> _Problem details_
Starting at the line that contains "0.7, metalness: 0" and stopping at the line that contains "before = set(bpy.data.objects)", repeat every line exactly, the two end lines included, and nothing else.

> _Supplied material_

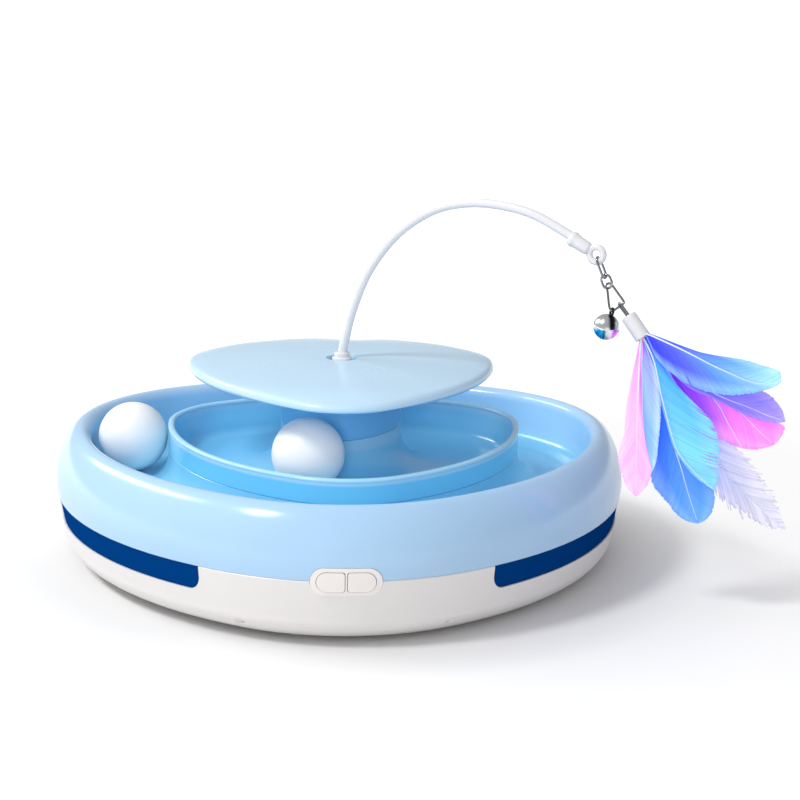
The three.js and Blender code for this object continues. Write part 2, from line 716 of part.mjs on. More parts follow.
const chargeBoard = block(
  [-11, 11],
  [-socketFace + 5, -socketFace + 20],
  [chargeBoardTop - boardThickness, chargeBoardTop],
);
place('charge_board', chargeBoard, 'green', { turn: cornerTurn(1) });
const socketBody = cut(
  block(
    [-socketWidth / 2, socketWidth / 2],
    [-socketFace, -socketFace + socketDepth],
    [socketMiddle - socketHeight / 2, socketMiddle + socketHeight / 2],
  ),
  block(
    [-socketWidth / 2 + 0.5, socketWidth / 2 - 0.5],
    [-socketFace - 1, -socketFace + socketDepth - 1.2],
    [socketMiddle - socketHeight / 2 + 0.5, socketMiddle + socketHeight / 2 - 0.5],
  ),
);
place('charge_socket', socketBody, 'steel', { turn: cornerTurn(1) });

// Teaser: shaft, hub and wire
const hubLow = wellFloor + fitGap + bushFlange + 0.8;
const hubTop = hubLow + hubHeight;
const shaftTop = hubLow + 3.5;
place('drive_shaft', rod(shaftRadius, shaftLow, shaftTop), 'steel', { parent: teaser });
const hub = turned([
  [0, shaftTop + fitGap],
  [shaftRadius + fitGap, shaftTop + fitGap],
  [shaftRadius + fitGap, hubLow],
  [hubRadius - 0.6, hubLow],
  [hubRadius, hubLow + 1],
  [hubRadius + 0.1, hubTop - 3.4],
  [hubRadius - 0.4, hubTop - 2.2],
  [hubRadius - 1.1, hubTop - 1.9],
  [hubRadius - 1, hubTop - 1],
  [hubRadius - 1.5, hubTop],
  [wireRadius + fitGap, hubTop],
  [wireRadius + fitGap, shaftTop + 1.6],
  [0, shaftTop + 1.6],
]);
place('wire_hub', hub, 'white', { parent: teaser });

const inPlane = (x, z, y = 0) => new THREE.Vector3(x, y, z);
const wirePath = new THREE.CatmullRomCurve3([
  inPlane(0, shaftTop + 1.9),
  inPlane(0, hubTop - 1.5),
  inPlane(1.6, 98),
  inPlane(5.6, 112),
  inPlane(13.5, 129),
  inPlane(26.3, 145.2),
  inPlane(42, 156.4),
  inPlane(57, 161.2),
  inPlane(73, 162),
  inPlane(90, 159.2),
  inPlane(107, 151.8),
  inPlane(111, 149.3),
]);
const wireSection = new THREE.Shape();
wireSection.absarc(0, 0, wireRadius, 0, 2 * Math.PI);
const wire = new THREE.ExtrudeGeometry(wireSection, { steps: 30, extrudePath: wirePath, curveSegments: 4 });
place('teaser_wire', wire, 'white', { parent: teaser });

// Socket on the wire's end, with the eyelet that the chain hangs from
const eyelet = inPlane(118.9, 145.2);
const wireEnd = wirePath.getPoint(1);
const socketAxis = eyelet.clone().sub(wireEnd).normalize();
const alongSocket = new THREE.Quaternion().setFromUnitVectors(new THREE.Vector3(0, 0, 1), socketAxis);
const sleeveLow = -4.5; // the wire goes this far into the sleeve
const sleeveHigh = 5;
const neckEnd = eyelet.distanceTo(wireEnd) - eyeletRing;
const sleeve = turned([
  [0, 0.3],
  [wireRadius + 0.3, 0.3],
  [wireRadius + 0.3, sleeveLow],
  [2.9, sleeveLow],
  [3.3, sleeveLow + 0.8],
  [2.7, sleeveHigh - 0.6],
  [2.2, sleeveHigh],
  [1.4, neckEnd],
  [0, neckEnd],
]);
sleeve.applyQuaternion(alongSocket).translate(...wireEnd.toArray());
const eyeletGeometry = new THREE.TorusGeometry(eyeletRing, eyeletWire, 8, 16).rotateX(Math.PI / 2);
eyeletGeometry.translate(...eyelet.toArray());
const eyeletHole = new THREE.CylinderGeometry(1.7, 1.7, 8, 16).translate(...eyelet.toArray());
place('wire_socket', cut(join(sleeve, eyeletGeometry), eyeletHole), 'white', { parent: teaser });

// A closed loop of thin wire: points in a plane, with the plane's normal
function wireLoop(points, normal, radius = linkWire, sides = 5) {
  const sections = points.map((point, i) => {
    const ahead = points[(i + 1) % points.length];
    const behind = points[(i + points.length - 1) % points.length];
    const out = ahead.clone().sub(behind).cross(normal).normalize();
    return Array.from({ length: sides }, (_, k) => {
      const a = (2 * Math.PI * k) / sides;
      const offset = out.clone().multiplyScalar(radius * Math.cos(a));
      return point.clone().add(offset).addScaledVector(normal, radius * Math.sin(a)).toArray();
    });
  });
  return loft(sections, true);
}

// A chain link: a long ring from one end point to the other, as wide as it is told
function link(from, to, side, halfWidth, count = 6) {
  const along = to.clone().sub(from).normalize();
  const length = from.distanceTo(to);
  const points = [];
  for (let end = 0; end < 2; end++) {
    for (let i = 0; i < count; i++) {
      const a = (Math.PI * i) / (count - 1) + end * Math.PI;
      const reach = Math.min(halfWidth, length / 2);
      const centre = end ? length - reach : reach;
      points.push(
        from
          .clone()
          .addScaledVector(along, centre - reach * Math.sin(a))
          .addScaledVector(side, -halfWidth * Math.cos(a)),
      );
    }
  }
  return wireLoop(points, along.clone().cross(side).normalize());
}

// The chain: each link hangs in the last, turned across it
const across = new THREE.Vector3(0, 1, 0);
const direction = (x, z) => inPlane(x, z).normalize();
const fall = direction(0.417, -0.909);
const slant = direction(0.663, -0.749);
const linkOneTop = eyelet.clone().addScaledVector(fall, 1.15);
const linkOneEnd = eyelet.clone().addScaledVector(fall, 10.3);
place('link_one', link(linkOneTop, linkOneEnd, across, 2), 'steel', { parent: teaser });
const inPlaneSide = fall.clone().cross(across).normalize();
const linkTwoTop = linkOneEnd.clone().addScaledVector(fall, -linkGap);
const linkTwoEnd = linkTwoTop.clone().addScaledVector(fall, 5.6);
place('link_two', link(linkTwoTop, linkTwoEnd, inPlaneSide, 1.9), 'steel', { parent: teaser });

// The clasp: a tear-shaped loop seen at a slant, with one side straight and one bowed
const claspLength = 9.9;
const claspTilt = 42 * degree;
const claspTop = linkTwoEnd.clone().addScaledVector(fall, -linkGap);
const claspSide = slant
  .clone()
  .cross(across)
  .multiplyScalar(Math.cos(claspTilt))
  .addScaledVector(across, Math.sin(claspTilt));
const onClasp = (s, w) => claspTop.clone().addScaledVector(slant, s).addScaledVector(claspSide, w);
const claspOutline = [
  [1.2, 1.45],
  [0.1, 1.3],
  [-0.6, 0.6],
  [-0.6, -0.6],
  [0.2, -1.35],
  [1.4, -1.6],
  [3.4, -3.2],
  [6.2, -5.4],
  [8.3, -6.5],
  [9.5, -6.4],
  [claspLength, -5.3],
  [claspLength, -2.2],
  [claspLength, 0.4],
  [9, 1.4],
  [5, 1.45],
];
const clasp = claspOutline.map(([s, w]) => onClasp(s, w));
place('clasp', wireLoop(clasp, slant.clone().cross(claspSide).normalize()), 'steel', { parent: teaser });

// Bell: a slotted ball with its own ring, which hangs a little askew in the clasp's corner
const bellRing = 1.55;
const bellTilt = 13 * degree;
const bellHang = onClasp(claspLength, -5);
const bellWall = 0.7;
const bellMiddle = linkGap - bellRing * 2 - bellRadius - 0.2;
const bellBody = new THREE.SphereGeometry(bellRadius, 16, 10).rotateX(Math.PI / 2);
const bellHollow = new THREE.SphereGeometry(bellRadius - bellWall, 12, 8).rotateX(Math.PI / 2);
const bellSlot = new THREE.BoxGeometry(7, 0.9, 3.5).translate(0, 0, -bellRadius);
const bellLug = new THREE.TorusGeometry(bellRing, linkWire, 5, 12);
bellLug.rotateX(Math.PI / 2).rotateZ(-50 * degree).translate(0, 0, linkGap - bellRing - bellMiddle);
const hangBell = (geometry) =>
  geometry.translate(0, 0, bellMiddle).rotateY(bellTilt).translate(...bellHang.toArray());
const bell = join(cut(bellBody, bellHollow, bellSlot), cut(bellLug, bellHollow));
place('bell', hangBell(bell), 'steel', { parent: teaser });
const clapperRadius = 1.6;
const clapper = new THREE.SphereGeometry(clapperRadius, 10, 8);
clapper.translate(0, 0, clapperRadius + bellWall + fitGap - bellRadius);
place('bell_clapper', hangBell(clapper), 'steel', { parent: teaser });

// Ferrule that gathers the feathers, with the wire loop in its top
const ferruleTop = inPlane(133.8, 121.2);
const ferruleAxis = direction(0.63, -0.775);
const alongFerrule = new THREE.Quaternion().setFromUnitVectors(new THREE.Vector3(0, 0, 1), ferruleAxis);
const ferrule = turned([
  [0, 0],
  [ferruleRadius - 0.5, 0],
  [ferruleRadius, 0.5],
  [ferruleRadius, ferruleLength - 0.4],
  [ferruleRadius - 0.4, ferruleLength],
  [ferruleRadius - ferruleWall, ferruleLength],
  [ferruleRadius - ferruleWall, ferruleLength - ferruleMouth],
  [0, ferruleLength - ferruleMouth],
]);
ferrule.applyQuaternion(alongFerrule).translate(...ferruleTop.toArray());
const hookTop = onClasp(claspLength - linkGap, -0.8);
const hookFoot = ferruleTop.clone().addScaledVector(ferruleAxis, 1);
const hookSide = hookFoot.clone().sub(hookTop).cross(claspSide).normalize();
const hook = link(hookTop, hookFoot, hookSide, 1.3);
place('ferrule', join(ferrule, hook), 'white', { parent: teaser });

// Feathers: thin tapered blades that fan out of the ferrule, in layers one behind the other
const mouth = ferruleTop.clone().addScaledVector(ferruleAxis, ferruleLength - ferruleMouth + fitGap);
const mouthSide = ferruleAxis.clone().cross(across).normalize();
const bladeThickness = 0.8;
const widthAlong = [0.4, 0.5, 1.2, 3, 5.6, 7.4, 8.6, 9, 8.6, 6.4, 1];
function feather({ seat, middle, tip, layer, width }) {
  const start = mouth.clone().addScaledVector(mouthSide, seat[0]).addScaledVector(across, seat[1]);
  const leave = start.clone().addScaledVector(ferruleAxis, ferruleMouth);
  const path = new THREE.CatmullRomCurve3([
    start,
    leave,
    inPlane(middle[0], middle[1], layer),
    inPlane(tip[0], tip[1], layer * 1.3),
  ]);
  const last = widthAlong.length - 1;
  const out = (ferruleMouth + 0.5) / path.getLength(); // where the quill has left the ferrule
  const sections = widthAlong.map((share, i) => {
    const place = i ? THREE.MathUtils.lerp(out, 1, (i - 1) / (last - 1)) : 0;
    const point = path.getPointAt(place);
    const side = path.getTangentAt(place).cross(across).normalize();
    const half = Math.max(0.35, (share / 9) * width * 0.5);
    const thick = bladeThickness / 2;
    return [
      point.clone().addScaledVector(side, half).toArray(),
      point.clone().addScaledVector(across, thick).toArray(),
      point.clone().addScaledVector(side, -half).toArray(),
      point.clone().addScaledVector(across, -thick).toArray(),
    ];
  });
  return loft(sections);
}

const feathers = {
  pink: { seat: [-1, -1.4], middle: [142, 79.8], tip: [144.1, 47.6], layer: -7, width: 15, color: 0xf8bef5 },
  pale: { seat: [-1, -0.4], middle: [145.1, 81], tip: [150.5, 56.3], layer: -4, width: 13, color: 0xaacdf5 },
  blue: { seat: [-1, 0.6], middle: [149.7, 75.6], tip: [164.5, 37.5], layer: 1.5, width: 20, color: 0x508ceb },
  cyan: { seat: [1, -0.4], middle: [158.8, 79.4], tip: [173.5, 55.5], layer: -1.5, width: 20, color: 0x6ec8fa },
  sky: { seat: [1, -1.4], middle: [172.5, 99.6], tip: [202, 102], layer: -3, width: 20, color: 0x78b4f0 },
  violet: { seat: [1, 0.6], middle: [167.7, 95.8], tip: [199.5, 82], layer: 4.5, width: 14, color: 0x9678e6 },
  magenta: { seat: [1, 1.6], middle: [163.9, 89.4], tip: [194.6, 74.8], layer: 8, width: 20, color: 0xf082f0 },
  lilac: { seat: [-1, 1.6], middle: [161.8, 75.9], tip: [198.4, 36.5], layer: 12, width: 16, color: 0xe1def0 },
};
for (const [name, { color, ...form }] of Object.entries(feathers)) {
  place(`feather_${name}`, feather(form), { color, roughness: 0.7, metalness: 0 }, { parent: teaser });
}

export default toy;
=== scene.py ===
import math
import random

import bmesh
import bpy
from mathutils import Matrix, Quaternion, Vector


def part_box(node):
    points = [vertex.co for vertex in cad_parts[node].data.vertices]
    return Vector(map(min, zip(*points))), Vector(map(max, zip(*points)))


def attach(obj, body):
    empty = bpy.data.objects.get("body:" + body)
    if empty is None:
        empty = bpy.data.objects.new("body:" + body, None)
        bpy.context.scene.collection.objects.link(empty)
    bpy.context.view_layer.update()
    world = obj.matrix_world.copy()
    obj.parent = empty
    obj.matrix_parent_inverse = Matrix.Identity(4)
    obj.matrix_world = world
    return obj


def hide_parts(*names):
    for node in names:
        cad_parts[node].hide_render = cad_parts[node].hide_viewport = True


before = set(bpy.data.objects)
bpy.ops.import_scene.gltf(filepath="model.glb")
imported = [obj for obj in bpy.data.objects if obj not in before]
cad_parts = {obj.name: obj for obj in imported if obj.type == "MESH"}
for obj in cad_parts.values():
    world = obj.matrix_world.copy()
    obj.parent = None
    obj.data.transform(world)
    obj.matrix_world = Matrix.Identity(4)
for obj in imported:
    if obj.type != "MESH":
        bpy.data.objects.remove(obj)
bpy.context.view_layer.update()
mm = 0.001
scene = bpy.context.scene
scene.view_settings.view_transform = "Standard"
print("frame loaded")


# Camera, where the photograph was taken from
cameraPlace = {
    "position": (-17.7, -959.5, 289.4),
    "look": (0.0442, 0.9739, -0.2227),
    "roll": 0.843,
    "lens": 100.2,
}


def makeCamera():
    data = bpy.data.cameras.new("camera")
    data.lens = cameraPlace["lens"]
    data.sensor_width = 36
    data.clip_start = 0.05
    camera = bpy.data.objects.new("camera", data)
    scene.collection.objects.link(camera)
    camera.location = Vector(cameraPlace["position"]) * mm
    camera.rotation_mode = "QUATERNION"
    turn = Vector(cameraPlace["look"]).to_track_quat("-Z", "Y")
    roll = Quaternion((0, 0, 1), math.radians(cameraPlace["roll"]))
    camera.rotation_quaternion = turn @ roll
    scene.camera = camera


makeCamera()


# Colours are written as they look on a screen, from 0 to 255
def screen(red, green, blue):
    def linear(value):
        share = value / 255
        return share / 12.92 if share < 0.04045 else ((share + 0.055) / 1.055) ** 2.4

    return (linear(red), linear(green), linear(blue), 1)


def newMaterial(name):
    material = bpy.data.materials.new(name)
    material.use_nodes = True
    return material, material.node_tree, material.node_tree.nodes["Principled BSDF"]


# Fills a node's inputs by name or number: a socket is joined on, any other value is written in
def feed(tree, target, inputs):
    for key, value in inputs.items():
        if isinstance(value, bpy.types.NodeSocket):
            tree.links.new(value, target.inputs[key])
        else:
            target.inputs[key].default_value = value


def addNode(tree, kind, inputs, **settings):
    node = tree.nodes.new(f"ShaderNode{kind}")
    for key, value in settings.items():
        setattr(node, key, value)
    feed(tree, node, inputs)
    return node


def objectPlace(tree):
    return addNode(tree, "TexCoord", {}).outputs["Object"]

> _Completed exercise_
  place(`feather_${name}`, feather(form), { color, roughness: 0.7, metalness: 0 }, { parent: teaser });
}

export default toy;
=== scene.py ===
import math
import random

import bmesh
import bpy
from mathutils import Matrix, Quaternion, Vector


def part_box(node):
    points = [vertex.co for vertex in cad_parts[node].data.vertices]
    return Vector(map(min, zip(*points))), Vector(map(max, zip(*points)))


def attach(obj, body):
    empty = bpy.data.objects.get("body:" + body)
    if empty is None:
        empty = bpy.data.objects.new("body:" + body, None)
        bpy.context.scene.collection.objects.link(empty)
    bpy.context.view_layer.update()
    world = obj.matrix_world.copy()
    obj.parent = empty
    obj.matrix_parent_inverse = Matrix.Identity(4)
    obj.matrix_world = world
    return obj


def hide_parts(*names):
    for node in names:
        cad_parts[node].hide_render = cad_parts[node].hide_viewport = True


before = set(bpy.data.objects)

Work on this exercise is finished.